**Short problem**
Take the data below and extract the lines from the one with "Write the three.js" to the one with "const STEM_GROOVE_RADIUS = 3.5;", inclusive, exactly as written.
** begin Entries shown **
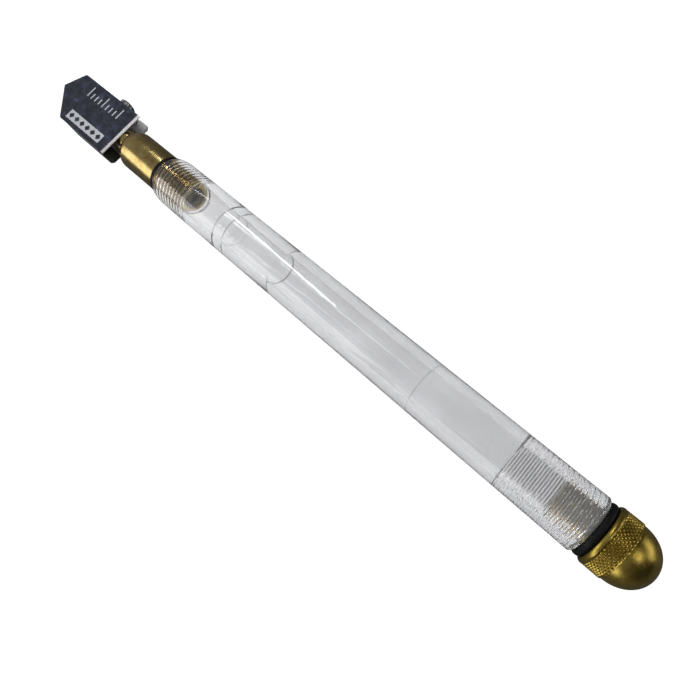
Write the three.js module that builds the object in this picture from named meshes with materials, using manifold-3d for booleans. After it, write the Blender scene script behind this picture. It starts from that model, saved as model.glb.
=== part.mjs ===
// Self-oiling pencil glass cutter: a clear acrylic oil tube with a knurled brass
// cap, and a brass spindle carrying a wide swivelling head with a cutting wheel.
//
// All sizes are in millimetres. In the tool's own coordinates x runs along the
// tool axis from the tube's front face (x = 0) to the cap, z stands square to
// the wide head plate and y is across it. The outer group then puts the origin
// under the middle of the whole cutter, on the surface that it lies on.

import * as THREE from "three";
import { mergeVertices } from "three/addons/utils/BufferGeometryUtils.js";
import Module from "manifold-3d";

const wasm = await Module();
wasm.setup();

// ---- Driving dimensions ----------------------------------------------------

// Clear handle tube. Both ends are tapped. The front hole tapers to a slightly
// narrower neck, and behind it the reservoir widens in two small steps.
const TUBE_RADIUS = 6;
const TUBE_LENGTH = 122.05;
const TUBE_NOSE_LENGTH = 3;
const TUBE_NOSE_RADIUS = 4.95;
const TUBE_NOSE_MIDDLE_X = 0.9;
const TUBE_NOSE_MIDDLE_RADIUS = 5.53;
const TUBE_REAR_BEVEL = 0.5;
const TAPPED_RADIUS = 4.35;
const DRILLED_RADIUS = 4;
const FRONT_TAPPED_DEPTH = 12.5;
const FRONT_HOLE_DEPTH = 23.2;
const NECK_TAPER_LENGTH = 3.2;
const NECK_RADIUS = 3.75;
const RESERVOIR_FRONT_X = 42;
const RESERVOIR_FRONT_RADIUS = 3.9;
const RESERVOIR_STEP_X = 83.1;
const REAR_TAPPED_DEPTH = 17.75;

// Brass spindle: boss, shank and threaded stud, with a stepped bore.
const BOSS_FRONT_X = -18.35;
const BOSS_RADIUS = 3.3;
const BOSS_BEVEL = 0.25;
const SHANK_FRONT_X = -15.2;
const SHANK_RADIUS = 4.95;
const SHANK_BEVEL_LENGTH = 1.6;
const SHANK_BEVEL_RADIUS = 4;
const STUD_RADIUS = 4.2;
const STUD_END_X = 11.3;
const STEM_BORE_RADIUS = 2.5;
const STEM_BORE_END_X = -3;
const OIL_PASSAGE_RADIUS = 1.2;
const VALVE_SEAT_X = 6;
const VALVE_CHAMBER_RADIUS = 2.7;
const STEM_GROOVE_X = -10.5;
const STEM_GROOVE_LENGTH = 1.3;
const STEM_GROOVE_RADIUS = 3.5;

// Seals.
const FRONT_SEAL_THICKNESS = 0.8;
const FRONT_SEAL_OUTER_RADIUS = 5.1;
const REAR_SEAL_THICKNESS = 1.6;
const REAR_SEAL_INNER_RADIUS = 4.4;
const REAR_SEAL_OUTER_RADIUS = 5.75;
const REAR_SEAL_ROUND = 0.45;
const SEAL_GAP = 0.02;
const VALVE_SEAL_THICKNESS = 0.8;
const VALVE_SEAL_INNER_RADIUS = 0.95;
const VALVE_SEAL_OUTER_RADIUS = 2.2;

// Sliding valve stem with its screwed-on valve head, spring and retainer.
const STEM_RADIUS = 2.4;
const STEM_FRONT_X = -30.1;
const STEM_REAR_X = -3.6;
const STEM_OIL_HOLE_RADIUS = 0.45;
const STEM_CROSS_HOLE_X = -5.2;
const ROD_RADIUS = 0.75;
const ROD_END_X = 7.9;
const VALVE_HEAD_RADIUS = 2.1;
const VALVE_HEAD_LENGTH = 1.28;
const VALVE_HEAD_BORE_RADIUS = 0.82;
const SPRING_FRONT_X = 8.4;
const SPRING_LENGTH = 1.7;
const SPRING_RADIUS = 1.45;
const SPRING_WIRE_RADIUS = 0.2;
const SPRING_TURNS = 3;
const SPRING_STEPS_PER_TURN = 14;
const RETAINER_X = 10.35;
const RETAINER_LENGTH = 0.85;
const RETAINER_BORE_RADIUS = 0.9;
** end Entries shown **
** begin Entries shown **
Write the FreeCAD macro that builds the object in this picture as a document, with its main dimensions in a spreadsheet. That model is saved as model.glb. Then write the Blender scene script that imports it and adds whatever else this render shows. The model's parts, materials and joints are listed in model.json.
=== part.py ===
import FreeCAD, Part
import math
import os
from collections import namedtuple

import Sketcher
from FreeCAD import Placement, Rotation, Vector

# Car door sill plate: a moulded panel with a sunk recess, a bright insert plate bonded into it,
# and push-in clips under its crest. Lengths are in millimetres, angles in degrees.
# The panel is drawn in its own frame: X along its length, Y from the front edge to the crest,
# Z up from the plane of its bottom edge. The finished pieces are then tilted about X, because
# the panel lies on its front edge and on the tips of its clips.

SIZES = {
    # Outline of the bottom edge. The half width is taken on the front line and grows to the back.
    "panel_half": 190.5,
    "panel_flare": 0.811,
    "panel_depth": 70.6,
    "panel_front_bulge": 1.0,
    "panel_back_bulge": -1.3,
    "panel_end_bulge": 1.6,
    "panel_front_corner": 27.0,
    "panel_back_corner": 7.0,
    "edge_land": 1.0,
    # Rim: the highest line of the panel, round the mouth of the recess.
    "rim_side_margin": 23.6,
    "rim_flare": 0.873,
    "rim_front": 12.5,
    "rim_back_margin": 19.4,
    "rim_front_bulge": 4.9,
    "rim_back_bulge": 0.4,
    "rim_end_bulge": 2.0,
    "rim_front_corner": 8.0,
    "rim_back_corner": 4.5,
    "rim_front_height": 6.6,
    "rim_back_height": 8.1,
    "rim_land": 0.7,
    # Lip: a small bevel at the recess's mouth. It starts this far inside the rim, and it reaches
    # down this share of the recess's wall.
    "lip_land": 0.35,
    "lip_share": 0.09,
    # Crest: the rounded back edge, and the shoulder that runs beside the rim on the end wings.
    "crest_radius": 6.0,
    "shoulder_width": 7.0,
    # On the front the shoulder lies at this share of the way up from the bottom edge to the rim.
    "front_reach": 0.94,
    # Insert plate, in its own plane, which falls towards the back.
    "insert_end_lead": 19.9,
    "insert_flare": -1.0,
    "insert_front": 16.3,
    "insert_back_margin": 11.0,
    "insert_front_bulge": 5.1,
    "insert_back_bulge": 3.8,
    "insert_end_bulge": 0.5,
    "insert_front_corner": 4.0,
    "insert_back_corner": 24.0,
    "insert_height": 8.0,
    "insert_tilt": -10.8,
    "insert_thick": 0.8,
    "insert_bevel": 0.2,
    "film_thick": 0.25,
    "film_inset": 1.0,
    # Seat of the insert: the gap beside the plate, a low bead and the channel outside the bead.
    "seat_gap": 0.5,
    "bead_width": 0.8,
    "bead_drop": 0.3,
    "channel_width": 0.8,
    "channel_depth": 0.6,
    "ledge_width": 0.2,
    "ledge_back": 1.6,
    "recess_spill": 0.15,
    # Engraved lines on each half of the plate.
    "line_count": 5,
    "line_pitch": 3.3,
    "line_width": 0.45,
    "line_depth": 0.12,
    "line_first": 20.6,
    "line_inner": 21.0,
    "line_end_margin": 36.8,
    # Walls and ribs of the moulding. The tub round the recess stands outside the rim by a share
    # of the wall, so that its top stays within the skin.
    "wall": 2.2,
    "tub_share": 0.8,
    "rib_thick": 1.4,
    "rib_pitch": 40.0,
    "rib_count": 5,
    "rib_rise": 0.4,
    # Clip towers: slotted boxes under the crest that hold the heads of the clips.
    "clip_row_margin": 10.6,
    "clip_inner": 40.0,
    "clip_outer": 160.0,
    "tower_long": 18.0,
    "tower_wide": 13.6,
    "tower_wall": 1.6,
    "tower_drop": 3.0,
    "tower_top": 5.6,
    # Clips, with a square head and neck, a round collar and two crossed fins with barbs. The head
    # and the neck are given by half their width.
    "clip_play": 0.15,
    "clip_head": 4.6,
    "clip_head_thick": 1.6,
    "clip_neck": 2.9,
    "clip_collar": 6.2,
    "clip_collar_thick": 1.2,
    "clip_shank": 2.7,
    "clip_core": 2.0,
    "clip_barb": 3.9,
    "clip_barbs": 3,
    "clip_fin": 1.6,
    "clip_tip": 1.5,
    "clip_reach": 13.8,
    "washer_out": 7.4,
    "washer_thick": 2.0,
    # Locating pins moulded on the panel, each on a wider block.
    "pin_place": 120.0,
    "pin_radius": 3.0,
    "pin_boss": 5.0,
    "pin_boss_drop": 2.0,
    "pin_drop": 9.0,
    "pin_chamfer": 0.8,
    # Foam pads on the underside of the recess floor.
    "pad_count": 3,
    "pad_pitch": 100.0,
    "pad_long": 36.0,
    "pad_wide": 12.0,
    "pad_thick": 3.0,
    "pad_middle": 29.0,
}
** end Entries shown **
**Output for this task**
Write the three.js module that builds the object in this picture from named meshes with materials, using manifold-3d for booleans. After it, write the Blender scene script behind this picture. It starts from that model, saved as model.glb.
=== part.mjs ===
// Self-oiling pencil glass cutter: a clear acrylic oil tube with a knurled brass
// cap, and a brass spindle carrying a wide swivelling head with a cutting wheel.
//
// All sizes are in millimetres. In the tool's own coordinates x runs along the
// tool axis from the tube's front face (x = 0) to the cap, z stands square to
// the wide head plate and y is across it. The outer group then puts the origin
// under the middle of the whole cutter, on the surface that it lies on.

import * as THREE from "three";
import { mergeVertices } from "three/addons/utils/BufferGeometryUtils.js";
import Module from "manifold-3d";

const wasm = await Module();
wasm.setup();

// ---- Driving dimensions ----------------------------------------------------

// Clear handle tube. Both ends are tapped. The front hole tapers to a slightly
// narrower neck, and behind it the reservoir widens in two small steps.
const TUBE_RADIUS = 6;
const TUBE_LENGTH = 122.05;
const TUBE_NOSE_LENGTH = 3;
const TUBE_NOSE_RADIUS = 4.95;
const TUBE_NOSE_MIDDLE_X = 0.9;
const TUBE_NOSE_MIDDLE_RADIUS = 5.53;
const TUBE_REAR_BEVEL = 0.5;
const TAPPED_RADIUS = 4.35;
const DRILLED_RADIUS = 4;
const FRONT_TAPPED_DEPTH = 12.5;
const FRONT_HOLE_DEPTH = 23.2;
const NECK_TAPER_LENGTH = 3.2;
const NECK_RADIUS = 3.75;
const RESERVOIR_FRONT_X = 42;
const RESERVOIR_FRONT_RADIUS = 3.9;
const RESERVOIR_STEP_X = 83.1;
const REAR_TAPPED_DEPTH = 17.75;

// Brass spindle: boss, shank and threaded stud, with a stepped bore.
const BOSS_FRONT_X = -18.35;
const BOSS_RADIUS = 3.3;
const BOSS_BEVEL = 0.25;
const SHANK_FRONT_X = -15.2;
const SHANK_RADIUS = 4.95;
const SHANK_BEVEL_LENGTH = 1.6;
const SHANK_BEVEL_RADIUS = 4;
const STUD_RADIUS = 4.2;
const STUD_END_X = 11.3;
const STEM_BORE_RADIUS = 2.5;
const STEM_BORE_END_X = -3;
const OIL_PASSAGE_RADIUS = 1.2;
const VALVE_SEAT_X = 6;
const VALVE_CHAMBER_RADIUS = 2.7;
const STEM_GROOVE_X = -10.5;
const STEM_GROOVE_LENGTH = 1.3;
const STEM_GROOVE_RADIUS = 3.5;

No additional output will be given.